# PROVIDED INFORMATION start

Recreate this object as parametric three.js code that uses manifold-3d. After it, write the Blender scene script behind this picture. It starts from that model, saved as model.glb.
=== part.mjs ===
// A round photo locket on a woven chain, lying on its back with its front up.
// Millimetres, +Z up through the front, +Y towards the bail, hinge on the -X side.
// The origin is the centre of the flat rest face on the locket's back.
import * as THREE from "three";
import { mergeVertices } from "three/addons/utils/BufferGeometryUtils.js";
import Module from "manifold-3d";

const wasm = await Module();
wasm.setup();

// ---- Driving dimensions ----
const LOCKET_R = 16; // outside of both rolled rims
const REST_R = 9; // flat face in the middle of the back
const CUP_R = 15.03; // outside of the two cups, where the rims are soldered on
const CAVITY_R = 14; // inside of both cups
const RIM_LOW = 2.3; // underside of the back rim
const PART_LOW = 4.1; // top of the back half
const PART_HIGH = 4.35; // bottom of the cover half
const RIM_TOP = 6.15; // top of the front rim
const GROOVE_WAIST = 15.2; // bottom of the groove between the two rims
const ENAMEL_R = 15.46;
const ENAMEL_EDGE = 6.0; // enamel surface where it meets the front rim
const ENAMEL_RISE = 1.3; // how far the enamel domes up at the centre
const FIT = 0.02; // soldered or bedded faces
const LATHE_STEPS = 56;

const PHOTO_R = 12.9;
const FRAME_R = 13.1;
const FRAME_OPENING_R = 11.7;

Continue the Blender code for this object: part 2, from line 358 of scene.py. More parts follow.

# PROVIDED INFORMATION end

EXERCISE GOAL
Restate word for word only the lines running from the beginning of the data to the line holding "wasm.setup();", both included.

COMPLETED EXERCISE
Recreate this object as parametric three.js code that uses manifold-3d. After it, write the Blender scene script behind this picture. It starts from that model, saved as model.glb.
=== part.mjs ===
// A round photo locket on a woven chain, lying on its back with its front up.
// Millimetres, +Z up through the front, +Y towards the bail, hinge on the -X side.
// The origin is the centre of the flat rest face on the locket's back.
import * as THREE from "three";
import { mergeVertices } from "three/addons/utils/BufferGeometryUtils.js";
import Module from "manifold-3d";

const wasm = await Module();
wasm.setup();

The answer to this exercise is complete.